The area of international taxation includes proposals to (as described by the Greenbook):
- Restrict deductions for excessive interest of members of financial reporting groups
- Provide tax incentives for locating jobs and business activity in the United States and remove tax deductions for shipping jobs overseas
- Repeal delay in the implementation of worldwide interest allocation
- Extend the exception under Subpart F for active financing income
- Extend the look-through treatment of payments between related controlled foreign corporations (CFCs)
- Impose a 19% minimum tax on foreign income
- Impose a 14% one-time tax on previously untaxed foreign income
- Limit shifting of income through intangible property transfers
- Disallow the deduction for excess non-taxed reinsurance premiums paid to affiliates
- Modify tax rules for dual capacity taxpayers
- Tax gain from the sale of a partnership interest on a look-through basis
- Modify Sections 338(h)(16) and 902 to limit credits when non-double taxation exists
- Close loopholes under Subpart F
- Restrict the use of hybrid arrangements that create stateless income
- Limit the ability of domestic entities to expatriate
For financial and insurance industry products the budget proposes to (as described by the Greenbook):
- Require that derivative contracts be marked to market with resulting gain or loss treated as ordinary
- Modify rules that apply to sales of life insurance contracts
- Modify proration rules for life insurance company general and separate accounts
- Expand pro rata interest expense disallowance for corporate-owned life insurance
- Conform net operating loss rules of life insurance companies to those of other corporations
The area of capital gains taxation includes proposals to (as described by the Greenbook):
- Increase the total top capital gains and dividend rate to 28% (including the 3.8% net investment income tax)

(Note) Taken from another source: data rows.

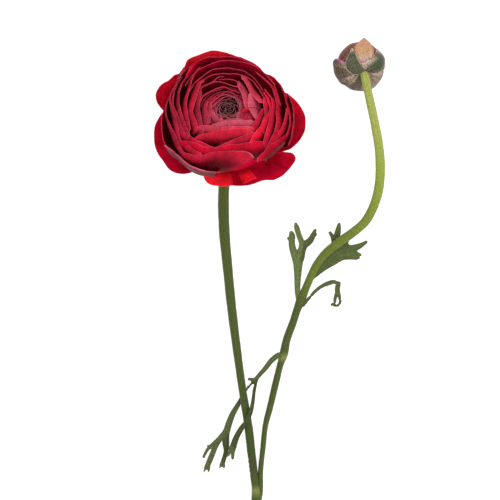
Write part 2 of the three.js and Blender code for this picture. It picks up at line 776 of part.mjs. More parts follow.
const flower = new THREE.Group();
flower.add(
	namedMesh( 'main_stem', geometryOf( mainBody( mainStem ) ), stemGreen ),
	namedMesh( 'bud_stem', geometryOf( mainBody( budStem ) ), paleStemGreen ),
	leafMesh( 'leaf_upper_left', upperLeftLeaf ),
	leafMesh( 'leaf_upper_right', upperRightLeaf ),
	leafMesh( 'leaf_small_curled', curledLeaf ),
	leafMesh( 'leaf_lower', lowerLeaf ),
	bloom,
	bud
);

export default flower;
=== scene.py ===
"""Dresses a cut persian buttercup: one open red bloom, one closed bud, two stems and four cut leaves.

The flower lies on its back. +Z is up, +Y runs from the cut end to the flowers, +X is the side of the bud.
"""

import math
import random

import bmesh
import bpy
from bpy.props import FloatProperty, FloatVectorProperty, IntProperty, PointerProperty
from bpy.types import Operator, Panel, PropertyGroup
from mathutils import Euler, Matrix, Vector
from mathutils.kdtree import KDTree


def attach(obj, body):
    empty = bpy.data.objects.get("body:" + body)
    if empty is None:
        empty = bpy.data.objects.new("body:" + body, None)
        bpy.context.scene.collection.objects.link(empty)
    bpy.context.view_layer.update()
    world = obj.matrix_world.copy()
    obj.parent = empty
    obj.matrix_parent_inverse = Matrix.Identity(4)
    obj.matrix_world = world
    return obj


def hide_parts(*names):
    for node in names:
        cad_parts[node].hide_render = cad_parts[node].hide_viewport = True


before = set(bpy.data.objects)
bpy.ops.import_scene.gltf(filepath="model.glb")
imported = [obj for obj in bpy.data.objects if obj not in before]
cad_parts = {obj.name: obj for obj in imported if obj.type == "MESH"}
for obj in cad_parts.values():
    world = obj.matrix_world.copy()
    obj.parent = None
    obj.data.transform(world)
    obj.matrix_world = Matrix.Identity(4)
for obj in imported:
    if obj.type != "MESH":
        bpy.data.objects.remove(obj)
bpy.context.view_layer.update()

bl_info = {
    "name": "Persian Buttercup",
    "version": (1, 0, 0),
    "blender": (4, 5, 0),
    "location": "View3D > Sidebar > Buttercup",
    "description": "Builds the petals, bud, stems and leaves of a cut persian buttercup",
    "category": "Add Mesh",
}

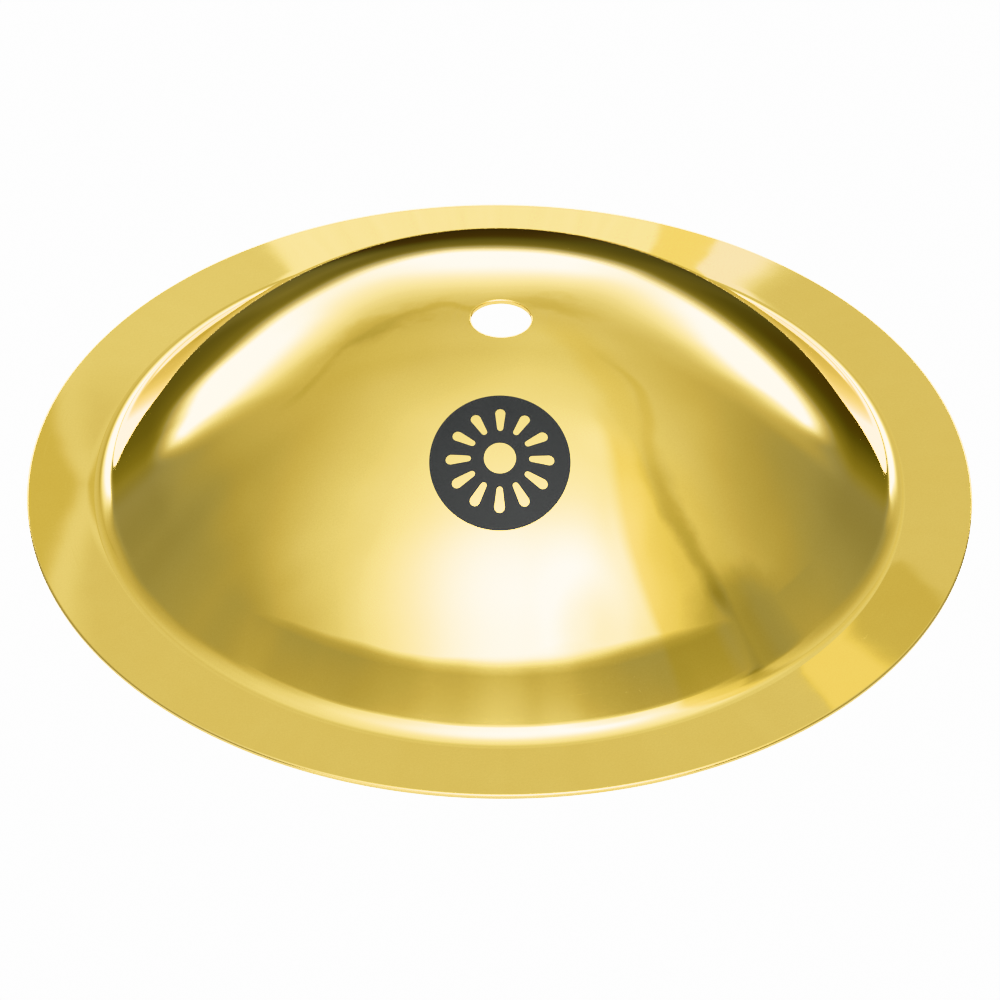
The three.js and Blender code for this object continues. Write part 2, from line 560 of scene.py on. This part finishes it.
# --------------------------------------------------------------- studio light
def room(N, dx, dy, dz, X, Y, zen, az, wa, wb):
    """Tone and warmth of the studio in every direction."""
    aaz = N.m("ABSOLUTE", az)
    # ceiling and the large soft box over the front, falling off to the sides
    q = N.mul(N.m("ABSOLUTE", N.sub(X, 4.0)), 1 / 46)
    fall = N.curve(q, [(0, 0), (0.25, 0.055), (0.5, 0.25), (0.75, 0.57), (1, 1.0), (1.2, 1.4), (1.5, 2.0), (2.2, 2.2)], 0, 2.4, 0, 2.4)
    top = N.curve(Y, [(-50, 0.975), (-36, 0.978), (-22, 0.981), (-14, 0.966), (-6, 0.93), (2, 0.893), (10, 0.87), (18, 0.855), (26, 0.832),
                      (34, 0.808), (42, 0.778), (50, 0.762), (70, 0.75)], -60, 80, 0, 1)
    t = N.sub(top, N.mul(fall, N.ss(Y, -12, 6, 0.205, 0.148)))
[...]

- Create deemed recognition events for assets acquired by bequest or gift, with certain exceptions
For small businesses the budget proposes to (as described by the Greenbook):
- Expand and permanently extend increased expensing for small business
- Expand simplified accounting for small business and establish a uniform definition of small business for accounting methods
- Eliminate capital gains taxation on investments in small business stock
- Increase the limitations for deductible new business expenditures and consolidate provisions for start-up and organizational expenditures
- Expand and simplify the tax credit provided to qualified small employers for non- elective contributions to employee health insurance
The budget also proposes to (as described by the Greenbook):
- Repeal last-in, first-out (LIFO) method of accounting for inventories
- Repeal lower-of-cost-or-market (LCM) inventory accounting method
- Modify like-kind exchange rules for real property and collectibles
- Modify depreciation rules for purchases of general aviation passenger aircraft
- Expand the definition of substantial built-in loss for purposes of partnership loss transfers
- Extend partnership basis limitation rules to nondeductible expenditures
- Limit the importation of losses under related party loss limitation rules
- Deny deduction for punitive damages
- Conform corporate ownership standards
- Tax corporate distributions as dividends
- Require current inclusion in income of accrued market discount and limit the accrual amount for distressed debt
- Require that the cost basis of stock that is a covered security must be determined using an average cost basis method
- Tax carried (profits) interests as ordinary income
- Require non-spouse beneficiaries of deceased IRA owners and retirement plan participants to take inherited distributions over no more than five years
- Limit the total accrual of tax-favored retirement benefits
- Conform Self-Employment Contributions Act (SECA) taxes for professional service businesses
- Limit Roth conversions to pre-tax dollars
- Eliminate deduction for dividends on stock of publicly-traded corporations held in employee stock ownership plans
- Repeal exclusion of net unrealized appreciation in employer securities
- Disallow the deduction for charitable contributions that are a prerequisite for purchasing tickets to college sporting events
The White House made the budget proposal available in blog format as well.